— Amid dire reports of melting fuel rods and sickened workers at Japan’s beleaguered Fukushima Dai-ichi nuclear reactor, the public health risk from radiation exposure remains very low in that country — or abroad, experts say.
“In general, right now, the citizens of Japan have far more other things to worry about than nuclear power,” said Richard L. Morin, a professor of radiologic physics at the Mayo Clinic and chair of the safety committee of the American College of Radiology.
“There’s not a significant risk to anybody in the United States, including Hawaii,” he added.
Though talk of a nuclear “meltdown” raises specters of acute radiation sickness and long-term cancers, such as those seen after the 1986 Chernobyl accident in which the reactor blew up, the radiation levels detected outside the Japan plant remain within legal limits, Japanese officials told reporters.
Exposure lower than CT scans, air flight
American experts monitoring the situation agreed, saying that reported radiation exposure remains far lower than normal exposure from background radiation in the environment, from medical procedures such as CT scans, or even from transatlantic air flights.
“I haven’t seen anything so far that seems to indicate that people are being exposed to levels of radiation that are acutely dangerous,” said G. Donald Frey, a professor of radiology at the Medical University of South Carolina.
Experts measure exposure to ionizing radiation in several ways, but the most current and accepted is based on the sievert, a unit named after R.M. Sievert, a 20th century Swedish physicist. The average person in the United States is exposed to about 6.2 millisieverts annually, with about half from background radiation and about half from medical sources.
For comparison, some experts refer to rem and millirem as measures of radiation exposure, but they're generally considered to be outdated terms. 1 rem is equal to 10 millisievert.
Using the newer measure, a one-time CT scan can expose a person to between 5 and 10 millisieverts. An X-ray of the spine might expose a patient to an estimated 1.5 millisieverts. A long, cross-country air flight might expose someone to about
.03 millisieverts. A person who smokes a pack of cigarettes a day is exposed to 53 millisieverts each year, according to the National Institutes of Health.
So far, Japanese officials have reported possible top exposures at the plant of .5 millisieverts per hour, a level that has dropped to perhaps .04 millisieverts per hour, Frey said. While that level is concerning to plant workers, residents who heeded a 12-mile evacuation zone would not be affected, said Dr. James H. Thrall, chief radiologist at Massachusetts General Hospital in Boston.
“That would only expose nuclear plant workers,” he said. “If you’re even 100 feet away, or 1,000 feet away, the exposure drops dramatically.”

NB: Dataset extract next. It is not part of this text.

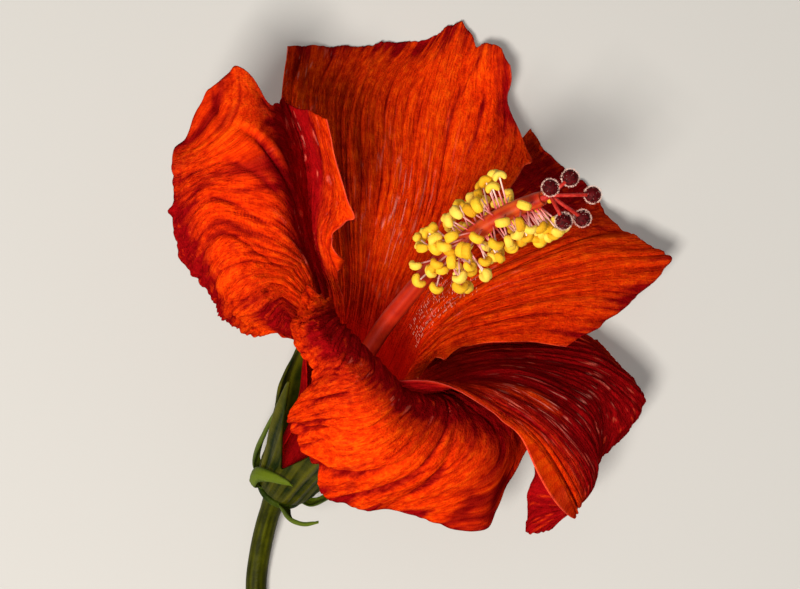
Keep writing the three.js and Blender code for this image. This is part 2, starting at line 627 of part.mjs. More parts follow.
const flower = new THREE.Group();
flower.position.set(-BOX_MIDDLE[0], -BOX_MIDDLE[1], -BOX_MIDDLE[2]);
flower.add(part('stalk', stalkGeometry(), COLOURS.stalk, 0.6));
flower.add(part('epicalyx', epicalyxGeometry(), COLOURS.bract, 0.6));
flower.add(part('calyx', calyxGeometry(), COLOURS.calyx, 0.55));
for (const petal of PETALS) {
  flower.add(part(petal.name, petalGeometry(petal), COLOURS.petal, 0.5));
}
flower.add(part('stamens', stamensGeometry(), COLOURS.stamens, 0.55));
flower.add(part('pistil', pistilGeometry(), COLOURS.pistil, 0.7));

export default flower;
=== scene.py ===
# A cut hibiscus flower lying on a pale table, seen from straight above. Sizes are written in
# millimetres, in the flower's own frame, and placed() turns them into the frame's metres.
import bpy
import numpy as np
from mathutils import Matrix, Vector


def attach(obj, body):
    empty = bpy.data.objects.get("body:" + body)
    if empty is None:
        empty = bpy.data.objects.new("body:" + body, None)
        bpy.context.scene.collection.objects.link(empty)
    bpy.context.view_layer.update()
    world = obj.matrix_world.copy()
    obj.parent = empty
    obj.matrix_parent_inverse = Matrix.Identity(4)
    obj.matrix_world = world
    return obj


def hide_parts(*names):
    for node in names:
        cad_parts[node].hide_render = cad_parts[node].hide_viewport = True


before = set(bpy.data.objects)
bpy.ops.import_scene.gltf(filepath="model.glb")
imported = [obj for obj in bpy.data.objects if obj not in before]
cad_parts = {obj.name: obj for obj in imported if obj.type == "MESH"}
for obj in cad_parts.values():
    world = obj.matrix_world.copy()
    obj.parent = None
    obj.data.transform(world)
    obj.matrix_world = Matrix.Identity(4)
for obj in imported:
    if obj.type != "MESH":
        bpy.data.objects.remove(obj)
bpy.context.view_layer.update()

# ---------------------------------------------------------------- stalk
# The flower stalk is a green fleshy rod, finely ridged along its length and downy. It lies along
# the table from its cut end, lifts towards the flower and widens into the receptacle, where all
# the other parts are grown on.

BOX_MIDDLE = np.array([4.1, -11.7, 0.0])
RECEPTACLE = np.array([-19.4, -31.5, 11.0])
STALK_RADIUS = 1.75
STALK_LINE = np.array([
    [-19.3, -68, STALK_RADIUS], [-21.6, -63, STALK_RADIUS], [-23.6, -57, STALK_RADIUS],
    [-24.3, -49.5, 2.3], [-23.6, -43.5, 3.6], [-22.3, -38, 5.9], [-20.8, -33.7, 8.6]])
STALK_STEPS = 150
STALK_SIDES = 48
STALK_TOP = -0.35
STALK_RIDGES = 12
RIDGE_SHARE = 0.012
FLARE_STEPS = 16
FLARE_PARTS, FLARE_WIDENING = [0.8, 0.93, 0.985, 1], [0, 0.3, 0.85, 1.1]
TABLE_CLEARANCE = 0.02


def unit(vectors):
    """Each vector divided by its own length."""
    return vectors / np.linalg.norm(vectors, axis=-1, keepdims=True)


AXIS = unit(np.array([0.41, 0.62, 0.67]))
SIDE = unit(np.cross(AXIS, [-0.37, -0.56, 0.74]))
UPWARD = unit(np.cross(SIDE, AXIS))


def placed(points):
    """The flower's own millimetres in the frame's metres: the middle of its box goes to the origin."""
    return (points - BOX_MIDDLE) * 0.001


def round_axis(azimuth, height, radius):
    """Point at an azimuth in degrees round the flower's axis, a height along it and a radius from it."""
    turn = np.radians(np.asarray(azimuth, float))[..., None]
    height, radius = np.asarray(height, float)[..., None], np.asarray(radius, float)[..., None]
    return RECEPTACLE + AXIS * height + radius * (SIDE * np.cos(turn) + UPWARD * np.sin(turn))


def smooth(x):
    """3x^2 - 2x^3 between 0 and 1, level outside."""
    x = np.clip(x, 0, 1)
    return x * x * (3 - 2 * x)


def spline_shares(count, t):
    """How much each of so many evenly numbered points weighs in the smooth curve through them at t:
    Catmull-Rom, with the line carried straight on past both ends."""
    start = np.clip(np.floor(t).astype(int), 0, count - 2)
    f = t - start
    four = [-f + 2 * f**2 - f**3, 2 - 5 * f**2 + 3 * f**3, f + 4 * f**2 - 3 * f**3, -f**2 + f**3]
    shares = np.zeros(np.shape(t) + (count + 2,))
    for k, weight in enumerate(four):
        np.put_along_axis(shares, (start + k)[..., None], weight[..., None] / 2, -1)
    shares[..., 1] += 2 * shares[..., 0]
    shares[..., 2] -= shares[..., 0]
    shares[..., -2] += 2 * shares[..., -1]
    shares[..., -3] -= shares[..., -1]
    return shares[..., 1:-1]


def through(points, t):
    """Points of the smooth curve through the given ones, at t counted in points from 0."""
    points = np.asarray(points, float)
    return spline_shares(len(points), np.asarray(t, float)) @ points


def wander(a, b, cells_a, cells_b, seed):
    """Smooth random values from -1 to 1 over a and b (each 0 to 1): random numbers on a lattice of
    cells_a by cells_b, joined by smooth steps."""
    lattice = np.random.default_rng(seed).uniform(-1, 1, (cells_a + 2, cells_b + 2))
    x, y = np.clip(a, 0, 1) * cells_a, np.clip(b, 0, 1) * cells_b
    i, j = np.floor(x).astype(int), np.floor(y).astype(int)
    s, t = smooth(x - i), smooth(y - j)
    near = lattice[i, j] * (1 - t) + lattice[i, j + 1] * t
    far = lattice[i + 1, j] * (1 - t) + lattice[i + 1, j + 1] * t
    return near * (1 - s) + far * s


def tube_grid(line, radii, sides, across):
    """Rings of points round a line, each ring square to it and turned so that its first point looks
    along the direction `across`, as nearly as a square section can."""
    tangents = unit(np.gradient(line, axis=-2))
    across = np.broadcast_to(np.asarray(across, float), tangents.shape)
    first = unit(across - tangents * (across * tangents).sum(-1, keepdims=True))
    second = np.cross(tangents, first)
    turn = np.linspace(0, 2 * np.pi, sides, endpoint=False)[:, None]
    ring = first[..., None, :] * np.cos(turn) + second[..., None, :] * np.sin(turn)
    radii = np.asarray(radii, float)
    radii = radii[..., None] if radii.ndim == line.ndim - 1 else radii
    return line[..., None, :] + ring * radii[..., None]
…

The Fukushima Dai-ichi plant, located off the Pacific Coast, is the most devastated of the four Japanese nuclear complexes damaged by Friday's earthquake and tsunami. A Japanese official said 22 people had suffered radiation contamination and 190 may have been exposed Saturday after an explosion at the plant's Unit 1.

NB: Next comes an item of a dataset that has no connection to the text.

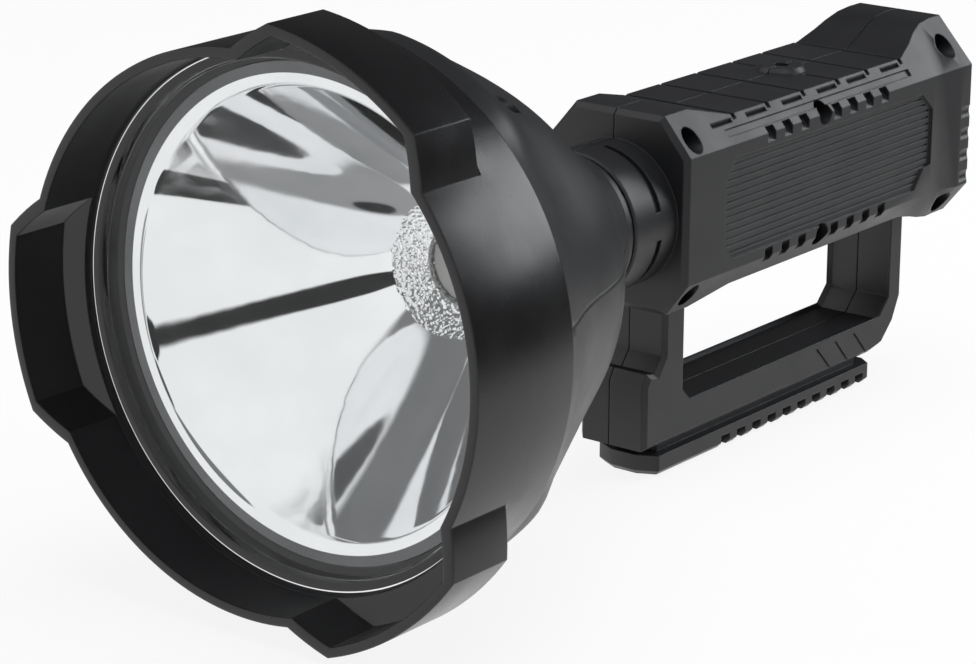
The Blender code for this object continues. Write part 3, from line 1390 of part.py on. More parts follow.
def power_button(rubber):
    """The push button: a flange behind the panel and a proud round cap. It slides along Y."""
    panel_front, panel_rear = rear_panel_span()
    flange_rear = panel_front - GAP
    flange_front = flange_rear - BUTTON_FLANGE_THICK
    top = panel_rear + BUTTON_PROUD
    profile = (
        (flange_front, 0.0), (flange_front, BUTTON_FLANGE_RADIUS), (flange_rear, BUTTON_FLANGE_RADIUS),
        (flange_rear, BUTTON_RADIUS), (top - BUTTON_CROWN, BUTTON_RADIUS),
        (top, BUTTON_RADIUS - BUTTON_CROWN), (top, 0.0),
    )
    seat = body_place(panel_rear, 0.0, BUTTON_HEIGHT)
    shifted = [(along - panel_rear, radius) for along, radius in profile]
    return turned("power_button", shifted, seat, rubber, INNER_STEPS)


def charge_flap(rubber):
    """The flap over the charge socket: a plate whose top edge is rounded about its hinge line."""
    rear = rear_panel_span()[1]
    hinge_up = SOCKET_HEIGHT + FLAP_TOP
    hinge = body_place(rear - FLAP_RECESS + GAP + FLAP_THICK / 2.0, 0.0, hinge_up)
    half = FLAP_THICK / 2.0
    low = SOCKET_HEIGHT - FLAP_TOP - hinge_up
    outline = [(half, low), (half, 0.0)]
    for k in range(1, FLAP_ARC_STEPS):
        turn = math.pi * k / FLAP_ARC_STEPS
        outline.append((half * math.cos(turn), half * math.sin(turn)))
    outline += [(-half, 0.0), (-half, low)]
    bm = bmesh.new()
    across_x(bm, [(-FLAP_HALF, outline), (FLAP_HALF, outline)])
    return finish("charge_flap", bm, hinge, rubber)


def pilot_lights(green, red):
    """Two small light pipes beside the button."""
    front, rear = rear_panel_span()
    for name, hand, material in (("charge", -1.0, red), ("power", 1.0, green)):
        profile = (
            (front, 0.0), (front, PILOT_RADIUS), (rear + GAP, PILOT_RADIUS), (rear + GAP, 0.0),
        )
        place = body_place(0.0, hand * PILOT_X, PILOT_HEIGHT)
        turned("light_pipe_" + name, profile, place, material, SMALL_STEPS)


def rail_outline(half, nose):
    """Plan view of the rail with its bowed front end and its cut rear corners."""
    return [
        (half, RAIL_START + nose), (half * RAIL_NOSE_SHARE, RAIL_START), (-half * RAIL_NOSE_SHARE, RAIL_START),
        (-half, RAIL_START + nose), (-half, RAIL_END - nose), (-half * RAIL_TAIL_SHARE, RAIL_END),
        (half * RAIL_TAIL_SHARE, RAIL_END), (half, RAIL_END - nose),
    ]


def foot_rail(charcoal):
    """The rail under the bar: a narrow neck, a wide foot and ten square slots on each side."""
    floor = -AXIS_HEIGHT
    bm = bmesh.new()
    wide = rail_outline(RAIL_HALF, RAIL_NOSE)
    foot = inset(wide, RAIL_BEVEL)
    upright_z(bm, [(floor, foot), (floor + RAIL_BEVEL, wide), (RAIL_TOP, wide)])
    item = finish("foot_rail", bm, body_place(), charcoal)
    bm = bmesh.new()
    neck = rectangle(
        -RAIL_NECK_HALF, RAIL_NECK_HALF, RAIL_START + RAIL_NECK_INSET, RAIL_END - RAIL_NECK_INSET
    )
    upright_z(bm, [(RAIL_TOP - OVERSHOOT, neck), (BAR_BOTTOM - GAP, neck)])
    boolean(item, finish("cut_rail_neck", bm, body_place(), None), "UNION")
    bm = bmesh.new()
    for hand in (-1.0, 1.0):
        inner = hand * (RAIL_HALF - RAIL_SLOT_DEPTH)
        outer = hand * (RAIL_HALF + OVERSHOOT)
        for k in range(RAIL_SLOTS):
            start = RAIL_SLOT_FIRST + RAIL_SLOT_PITCH * k
            end = start + RAIL_SLOT_PITCH * RAIL_SLOT_SHARE
            slot = rectangle(start, end, floor - OVERSHOOT, floor + RAIL_SLOT_HEIGHT)
            across_x(bm, [(inner, slot), (outer, slot)])
    for _, along in RAIL_SCREWS:
        well = circle(RAIL_WELL_RADIUS, SMALL_STEPS, (0.0, along))
        hole = circle(SCREW_HOLE_RADIUS, SMALL_STEPS, (0.0, along))
        top = floor + RAIL_WELL_TOP
        above = BAR_BOTTOM + OVERSHOOT
        upright_z(bm, [(floor - OVERSHOOT, well), (top, well), (top, hole), (above, hole)])
    boolean(item, finish("cut_rail_slots", bm, body_place(), None))
    return item


def rail_screws(steel):
    """Two screws from below that hold the rail to the bar."""
    seat = -AXIS_HEIGHT + RAIL_WELL_TOP - GAP
    for name, along in RAIL_SCREWS:
        turn = (-math.pi / 2.0, 0.0, 0.0)
        screw("rail_screw_" + name, body_place(along, 0.0, seat), turn, RAIL_SCREW_LENGTH, steel)


def main():
    """Build every piece."""
    clear_scene()
    gloss_black = look("satin_black_plastic", (0.012, 0.012, 0.013), 0.32)
    charcoal = look("matte_charcoal_plastic", (0.035, 0.035, 0.038), 0.48)
    rubber = look("black_rubber", (0.010, 0.010, 0.011), 0.75)
    chrome = look("reflector_chrome", (0.92, 0.92, 0.93), 0.04, 1.0)
    glass = look("clear_lens", (1.0, 1.0, 1.0), 0.02, 0.0, 1.0)
    steel = look("blackened_steel", (0.10, 0.10, 0.10), 0.4, 1.0)
    silver = look("bare_aluminium", (0.78, 0.79, 0.80), 0.35, 1.0)
    green = look("board_green", (0.02, 0.14, 0.05), 0.5)
    white = look("board_white", (0.85, 0.85, 0.84), 0.5)
    phosphor = look("lamp_phosphor", (0.95, 0.78, 0.18), 0.4)
    copper = look("copper_winding", (0.72, 0.34, 0.16), 0.35, 1.0)
    wrap = look("cell_wrap", (0.05, 0.22, 0.48), 0.45)
    cream = look("spacer_plastic", (0.75, 0.74, 0.70), 0.5)
    red = look("red_insulation", (0.55, 0.03, 0.02), 0.5)
    dark = look("black_insulation", (0.012, 0.012, 0.012), 0.5)
    pipe_green = look("green_light_pipe", (0.10, 0.55, 0.18), 0.2)
    pipe_red = look("red_light_pipe", (0.60, 0.05, 0.04), 0.2)
    crown_bezel(gloss_black)
    lens_retainer(gloss_black)
    front_lens(glass)
    lens_seal(rubber)
    reflector(chrome)
    rear_bowl(charcoal)
    head_screws(steel)
    neck_seal(rubber)
    lamp_parts(white, phosphor, silver)
    lamp_leads(red, dark)
    body_shells(charcoal)
    body_screws(steel)
    cells(wrap, cream)
    driver_parts(green, copper)
    control_parts(green, dark, silver)
    rear_panel(charcoal)
    power_button(rubber)
    charge_flap(rubber)
    pilot_lights(pipe_green, pipe_red)
    foot_rail(charcoal)
    rail_screws(steel)


main()
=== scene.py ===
# %% [markdown]
# # A handheld searchlight, dressed for a photograph
#
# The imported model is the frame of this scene: every solid stays where it is.
# We put a camera where the photographer stood, give each solid a material that has
# the detail of the real surface, and replace the round pieces of the head by finer ones.
# All lengths are in metres. The beam looks along -Y and the light stands on Z = 0.

# %% Load the frame
import math

import bmesh
import bpy
from mathutils import Matrix, Vector


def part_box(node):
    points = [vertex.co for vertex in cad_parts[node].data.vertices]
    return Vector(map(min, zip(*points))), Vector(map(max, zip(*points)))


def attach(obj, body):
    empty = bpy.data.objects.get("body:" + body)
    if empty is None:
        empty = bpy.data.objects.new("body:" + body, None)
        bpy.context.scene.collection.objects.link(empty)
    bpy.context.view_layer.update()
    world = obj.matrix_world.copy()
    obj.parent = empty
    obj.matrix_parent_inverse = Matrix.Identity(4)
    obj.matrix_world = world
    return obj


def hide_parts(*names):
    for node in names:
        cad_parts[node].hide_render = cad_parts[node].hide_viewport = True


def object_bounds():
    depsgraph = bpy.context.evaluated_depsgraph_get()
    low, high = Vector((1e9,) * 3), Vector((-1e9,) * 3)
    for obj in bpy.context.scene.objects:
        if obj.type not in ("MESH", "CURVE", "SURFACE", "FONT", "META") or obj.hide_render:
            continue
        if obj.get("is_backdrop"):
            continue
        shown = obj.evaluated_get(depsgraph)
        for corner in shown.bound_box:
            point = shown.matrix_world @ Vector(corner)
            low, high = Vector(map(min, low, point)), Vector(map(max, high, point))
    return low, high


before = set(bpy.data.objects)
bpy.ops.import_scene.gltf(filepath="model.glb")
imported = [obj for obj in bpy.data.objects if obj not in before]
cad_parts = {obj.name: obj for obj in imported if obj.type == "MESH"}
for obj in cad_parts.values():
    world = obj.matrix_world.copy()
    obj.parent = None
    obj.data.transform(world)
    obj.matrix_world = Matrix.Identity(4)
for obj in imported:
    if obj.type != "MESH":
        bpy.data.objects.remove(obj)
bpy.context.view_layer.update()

# %% [markdown]
# ## The camera
#
# The photograph was taken from the front right, a little above the lamp, with a long lens.
# The azimuth, elevation and roll turn the camera. The light leans a little to the left in
# the picture, so the roll is a third of a degree.

# %% Camera
AZIMUTH = math.radians(37.79)
ELEVATION = math.radians(17.25)
ROLL = math.radians(0.29)
FOCAL_LENGTH = 127.41
SENSOR_WIDTH = 36.0
CAMERA_PLACE = (0.5122, -0.7746, 0.3141)
LIGHT_MIDDLE = Vector((0.0, 0.0, 0.07))

back = Vector((
    math.sin(AZIMUTH) * math.cos(ELEVATION),
    -math.cos(AZIMUTH) * math.cos(ELEVATION),
    math.sin(ELEVATION),
))
side = Vector((math.cos(AZIMUTH), math.sin(AZIMUTH), 0.0))
above = back.cross(side)
right = side * math.cos(ROLL) + above * math.sin(ROLL)
up = above * math.cos(ROLL) - side * math.sin(ROLL)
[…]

Japanese officials ordered evacuation of an estimated 185,000 residents within about 12 miles of the plant. Officials have distributed 230,000 units of stable iodine to protect against thyroid cancer in case of radioactive exposure, but it’s still just a precaution, experts noted.
The typical limit for radiation exposure beyond background radiation is about 1 millisievert a year, according to the Nuclear Regulatory Commision. Adults who work in places where nuclear radiation is expected, such as plant workers or uranium hospital workers, are limited to 50
millisieverts per year, the NRC says.
People exposed to 1,000 millisieverts per year are considered at risk for acute radiation sickness, but will likely survive, Thrall said.

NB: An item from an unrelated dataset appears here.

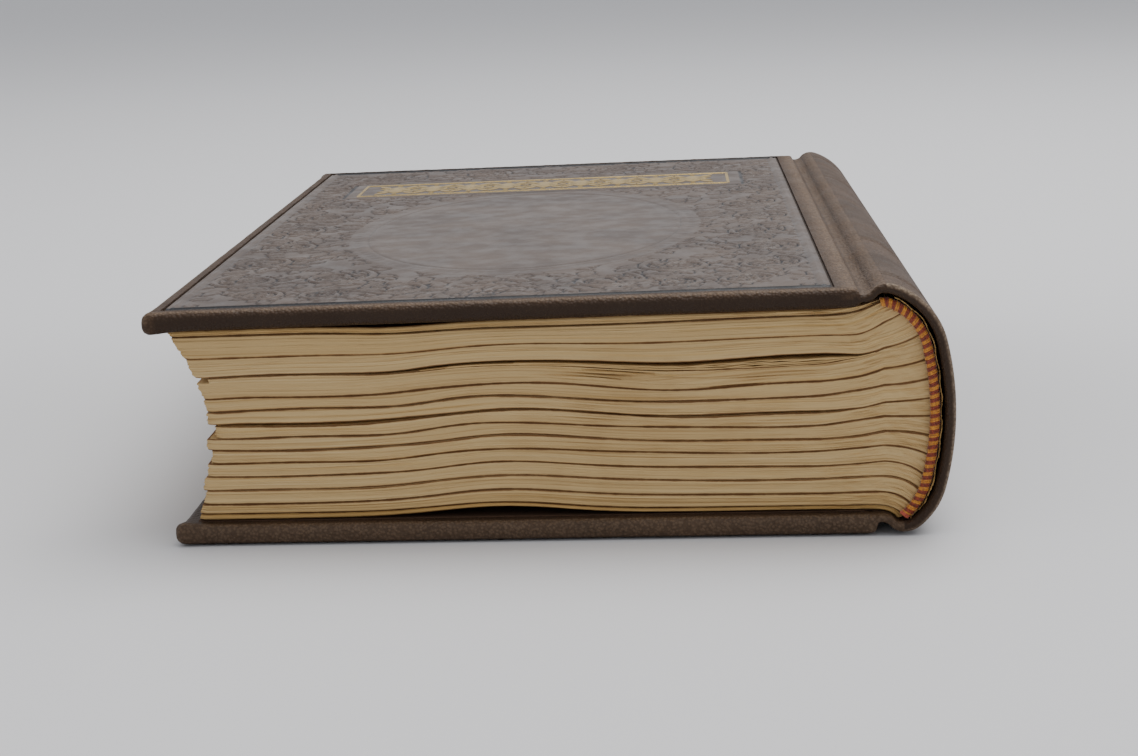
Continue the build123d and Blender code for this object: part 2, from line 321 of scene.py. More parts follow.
class Graph:
    """A material's node tree, with short calls to add and link nodes."""

    def __init__(self, name: str) -> None:
        """Starts a material with a Principled shader."""
        self.material = bpy.data.materials.new(name)
        self.material.use_nodes = True
        self.tree = self.material.node_tree
        self.tree.nodes.clear()
        self.output = self.node("ShaderNodeOutputMaterial")
        self.shader = self.node("ShaderNodeBsdfPrincipled")
        self.link(self.shader.outputs[0], self.output.inputs[0])
        self.place = self.node("ShaderNodeTexCoord").outputs["Object"]

    def node(self, kind: str, **settings: object) -> bpy.types.Node:
        """Adds a node and sets its properties."""
        made = self.tree.nodes.new(kind)
        for name, value in settings.items():
            setattr(made, name, value)
        return made

    def link(self, source: Socket, target: Socket) -> None:
        """Joins two sockets."""
        self.tree.links.new(source, target)

    def feed(self, target: Socket, value: object) -> None:
        """Links a socket to target, or sets target to a plain value."""
        if isinstance(value, Socket):
            self.link(value, target)
        else:
            target.default_value = value

    def shade(self, name: str, value: object) -> None:
        """Feeds one of the shader's inputs."""
        self.feed(self.shader.inputs[name], value)

    def noise(
        self,
        scale: float,
        detail: float = 3.0,
        roughness: float = 0.55,
        place: Optional[Socket] = None,
    ) -> Socket:
        """Cloudy noise from 0 to 1."""
        made = self.node("ShaderNodeTexNoise")
        made.inputs["Scale"].default_value = scale
        made.inputs["Detail"].default_value = detail
        made.inputs["Roughness"].default_value = roughness
        self.link(place or self.place, made.inputs["Vector"])
        return made.outputs["Fac"]

    def cells(self, scale: float, smooth: float = 0.5, place: Optional[Socket] = None) -> Socket:
        """Rounded cells, 0 in the middle of each."""
        made = self.node("ShaderNodeTexVoronoi", feature="SMOOTH_F1")
        made.inputs["Scale"].default_value = scale
        made.inputs["Smoothness"].default_value = smooth
        self.link(place or self.place, made.inputs["Vector"])
        return made.outputs["Distance"]

    def attribute(self, name: str) -> Socket:
        """A number kept on the mesh."""
        return self.node("ShaderNodeAttribute", attribute_name=name).outputs["Fac"]

    def math(self, operation: str, a: object, b: object = 0.0) -> Socket:
        """One sum."""
        made = self.node("ShaderNodeMath", operation=operation)
        self.feed(made.inputs[0], a)
        self.feed(made.inputs[1], b)
        return made.outputs[0]

    def spread(
        self, value: Socket, low: float, high: float, to_low: float = 0.0, to_high: float = 1.0
    ) -> Socket:
        """Takes low to high onto to_low to to_high, and stops at both ends."""
        made = self.node("ShaderNodeMapRange", interpolation_type="SMOOTHSTEP")
        self.feed(made.inputs["Value"], value)
        ends = {"From Min": low, "From Max": high, "To Min": to_low, "To Max": to_high}
        for name, number in ends.items():
            made.inputs[name].default_value = number
        return made.outputs["Result"]

    def mix(self, share: object, a: object, b: object, blend: str = "MIX") -> Socket:
        """Mixes two colours."""
        made = self.node("ShaderNodeMix", data_type="RGBA", blend_type=blend)
        self.feed(made.inputs[0], share)
        self.feed(made.inputs[6], a)
        self.feed(made.inputs[7], b)
        return made.outputs[2]

    def bump(
        self, height: Socket, strength: float, distance: float, under: Optional[Socket] = None
    ) -> Socket:
        """Bends the normal by height, on top of another bump if there is one."""
        made = self.node("ShaderNodeBump")
        made.inputs["Strength"].default_value = strength
        made.inputs["Distance"].default_value = distance
        self.link(height, made.inputs["Height"])
        if under is not None:
            self.link(under, made.inputs["Normal"])
        return made.outputs["Normal"]


@dataclass(frozen=True)
class LeatherFinish:
    """Grained leather: pebbles, mottled dye, and wear where the mesh says so, with painted
    highlight and painted shade carried by the same wear marks.
    """

    name: str
    dye: Colour = (0.076, 0.043, 0.0235, 1)
    deep: Colour = (0.028, 0.0150, 0.0080, 1)
    # Rubbed leather, also used as the painted highlight along the top of the rims.
    worn: Colour = (0.152, 0.101, 0.064, 1)
    grain: float = 1450.0
    grain_depth: float = 0.00030
    roughness: float = 0.54

    def build(self) -> Material:
        """Makes the material."""
        g = Graph(self.name)
        pebble = g.cells(self.grain, 0.3)
        wear = g.attribute("wear")
        dye = g.mix(g.spread(g.noise(38, 5, 0.6), 0.32, 0.68, 0.35, 1.0), self.deep, self.dye)
        dye = g.mix(g.spread(g.noise(210, 4, 0.6), 0.42, 0.66, 0.0, 0.22), dye, self.deep)
        crease = g.spread(pebble, 0.30, 0.62)
        dye = g.mix(g.math("MULTIPLY", crease, 0.45), dye, self.deep)
        # Wear below 0 is painted shade: the colour turns to deep.
        dye = g.mix(g.spread(wear, -1.0, 0.0, 0.85, 0.0), dye, self.deep)
        patch = g.spread(g.noise(800, 5, 0.7), 0.34, 0.60, 0.55, 1.0)
        # Wear above 0 is rubbed leather in the worn colour, and along the top of the rims also a
        # painted highlight.
        worn = g.math("MULTIPLY", g.spread(wear, 0.0, 1.0), patch)
        worn = g.math("MULTIPLY", worn, g.math("SUBTRACT", 1.0, g.math("MULTIPLY", crease, 0.5)))
        g.shade("Base Color", g.mix(worn, dye, self.worn))
        rough = g.spread(g.noise(90, 4), 0.3, 0.7, self.roughness - 0.05, self.roughness + 0.06)
        g.shade("Roughness", rough)
        g.shade("Specular IOR Level", 0.22)
        normal = g.bump(g.math("SUBTRACT", 1.0, pebble), 0.85, self.grain_depth)
        normal = g.bump(g.noise(3200, 2), 0.35, 0.00006, normal)
        normal = g.bump(g.noise(260, 4), 0.12, 0.0002, normal)
        g.shade("Normal", normal)
        return g.material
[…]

“At 10,000 millisieverts, you die rapidly and with a high probability,” he added.
Even if the workers at the nuclear plant in Japan were exposed continuously to .5 millisieverts per hour, it would take about 40 hours before them to reach the yearly limit for exposure. Now that the level has fallen, so has the risk, Thrall said.
Prevailing westerly winds have helped the situation, blowing any contamination out to sea, experts said. But it’s highly unlikely that contamination will reach the shores of the United States, they add.
Of course, the situation could change rapidly, noted Morin.
"The most serious situation to me would be if there were a core meltdown," he said. "That might cause a significant release of radiation to the environment and that would be one of the biggest things. It doesn't look like that's going to happen right now, but you can't be certain."
In the meantime, the U.S. experts cautioned observers, especially those in the U.S., to keep the situation in perspective.
“There’s very little likelihood of any concern,” said Thrall. “Instead, I would advise people to look both ways before crossing the street.”